Portion sizes, diner culture, tipping, and what it actually costs.

American food comes in two surprises for most international visitors: the portions are genuinely enormous (sharing or a doggy bag is completely normal), and the menu price is never the final price — sales tax and an 18-20% tip both get added after. A casual meal runs $12-25 per person before tip; a sit-down dinner $25-60. Don't miss a classic diner breakfast, a real New York pizza slice, and regional specialties like Southern barbecue.

American food gets a bad rap internationally that it doesn't fully deserve — yes, there's mediocre chain food everywhere, but there's also some of the best barbecue, diner breakfasts and regional cooking you'll find anywhere, if you know where to look and how the ordering culture actually works.

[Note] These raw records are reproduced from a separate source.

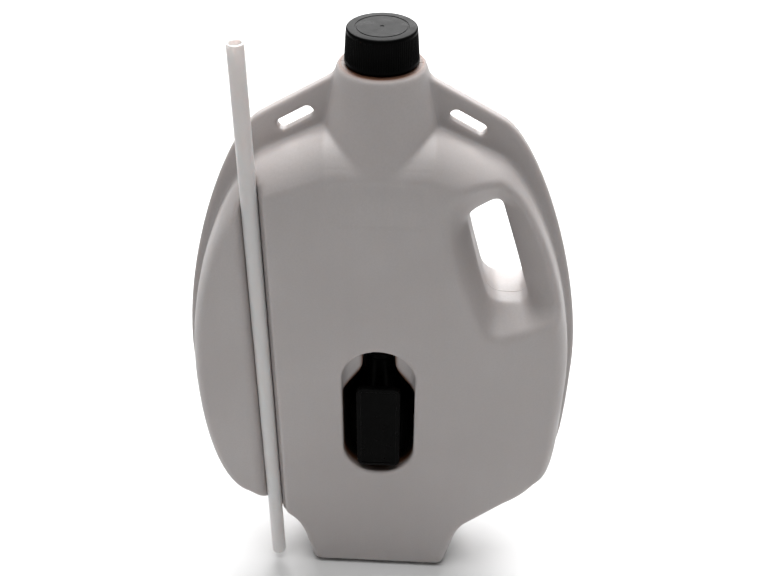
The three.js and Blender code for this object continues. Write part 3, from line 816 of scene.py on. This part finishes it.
def inlet_stopper():
    centre = (0, 0, STOPPER_Z)
    start = stopper_low[1]
    seat = BASIN_FLOOR + 0.3
    stem, flange = INLET_RADIUS - 1.6, stopper_high[0]
    groove = [ring_low[1] - 0.3, ring_high[1] + 0.3]
    profile = [(0.02, seat + 2.6), (stem - 3.6, seat + 2.6), (stem - 3, seat + 2),
               (stem - 3, start + 0.5), (stem - 2.5, start), (stem - 0.6, start),
               (stem, start + 0.6), (stem, groove[0]), (stem - 1.2, groove[0]),
               (stem - 1.2, groove[1]), (stem, groove[1]), (stem, seat), (flange - 0.4, seat)]
    first_rib = len(profile)
    profile += [(flange, seat + 0.4), (flange, seat + 2.4)]
    last_rib = len(profile) - 1
    profile += [(flange - 0.9, seat + 3.3), (flange - 3, seat + 3.4), (flange - 3.4, seat + 3.0),
                (0.02, seat + 3.0)]

    def rib(angle, i):
        return -0.25 * (1 - math.cos(48 * angle)) if first_rib <= i <= last_rib else 0

    turned = revolve(profile, 288, centre, "Y", rib)
    end = stopper_high[1]
    half, width = stem, 3.0
    grip = slab(half, STOPPER_Z - width, STOPPER_Z + width, width, [
        (seat + 2.5, 0.0), (end - 3, 0.3), (end - 1, 0.7), (end - 0.3, 1.3), (end, 2.2),
    ])
    piece = add_piece("gripped_stopper", *joined(turned, grip), black_plastic("stopper_plastic"),
                      "stopper", "stopper_plastic", ("inlet_stopper",))
    finish_edges(piece)


def stopper_ring():
    inner, outer = INLET_RADIUS - 2.5, ring_high[0]
    middle = (ring_low[1] + ring_high[1]) / 2
    half = (ring_high[1] - ring_low[1]) / 2
    reach = (outer - inner) / 2
    centre = (inner + outer) / 2
    profile = [(centre + reach * x, middle + half * y) for x, y in arc((0, 0), 1, 0, 340, 17)]
    piece = add_piece("sealing_ring", *revolve(profile, 96, (0, 0, STOPPER_Z), "Y"),
                      rubber("ring_rubber"), "stopper", "ring_rubber", ("stopper_ring",))
    finish_edges(piece)


make_camera()
make_floor()
make_lights()
canister_plastic = natural_plastic()
moulding(canister_plastic)
neck_thread(canister_plastic)
screw_cap()
cap_liner()
pouring_spout()
spout_washer()
drain_tube()
inlet_stopper()
stopper_ring()
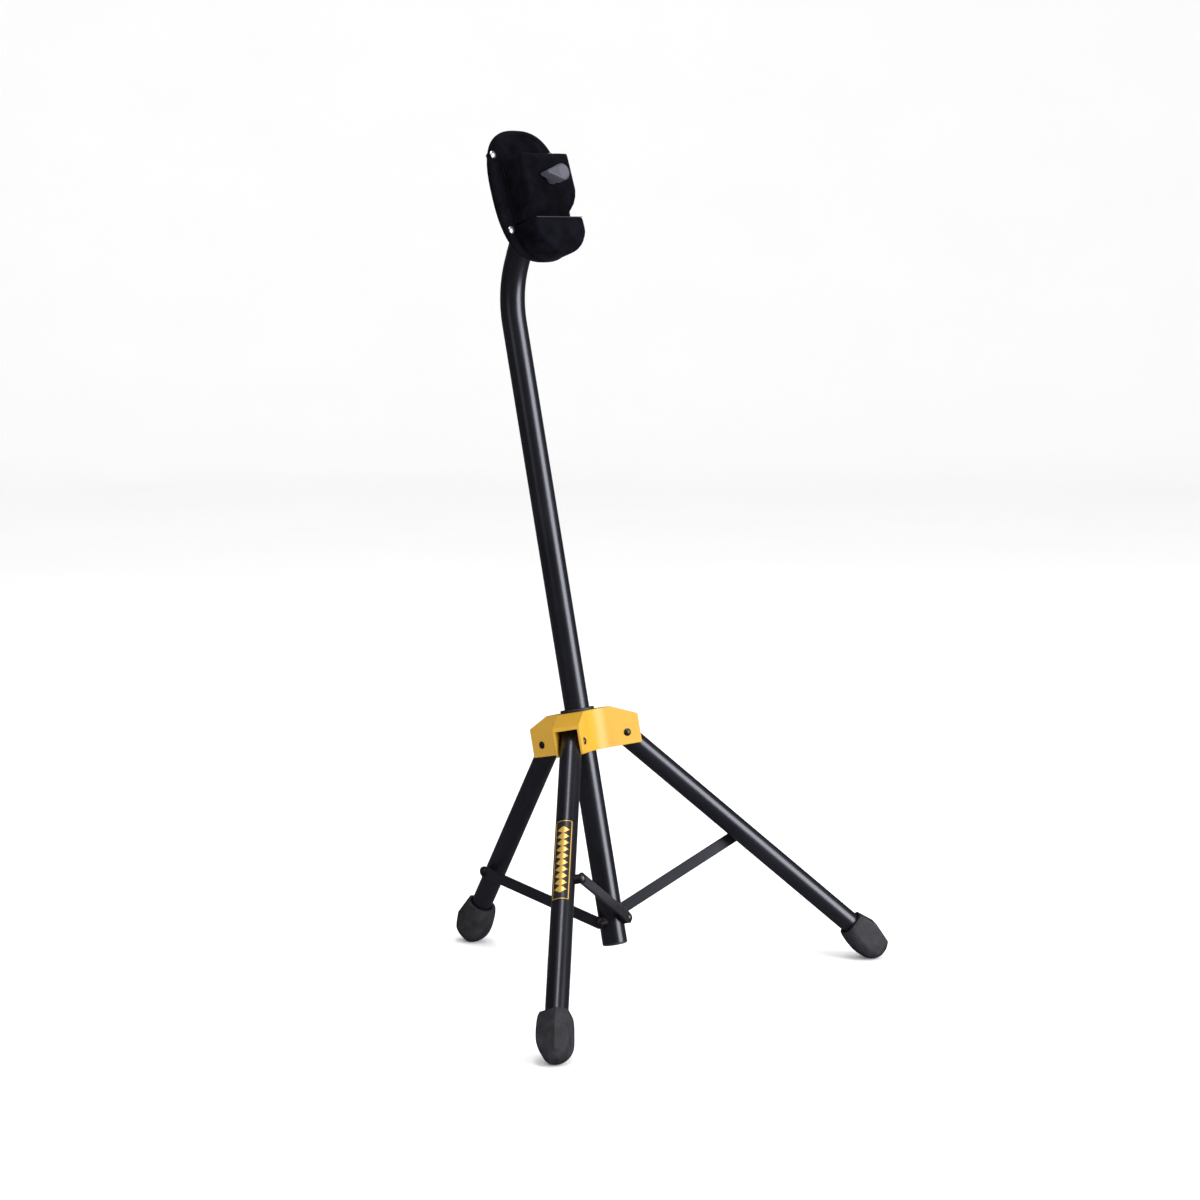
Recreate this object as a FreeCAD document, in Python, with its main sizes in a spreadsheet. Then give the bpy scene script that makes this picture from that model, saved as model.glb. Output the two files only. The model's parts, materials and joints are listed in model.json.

Questions people actually ask

Are American portion sizes really that big?
Yes, often genuinely double what you'd get in Europe or Asia for the same dish. Sharing a main course or asking for a "to-go box" (doggy bag) for the rest is completely normal and never seen as cheap or unusual.
Is tipping mandatory at American restaurants?
In practice, yes, at any sit-down restaurant or bar with table service — 18-20% is the accepted standard, not a bonus for exceptional service. See our full money & tipping guide for the breakdown by situation.
What should I actually order in the USA?
A classic diner breakfast (pancakes or eggs, bottomless coffee), a New York-style pizza slice, and regional barbecue if you're anywhere in the South — three very different, very American experiences.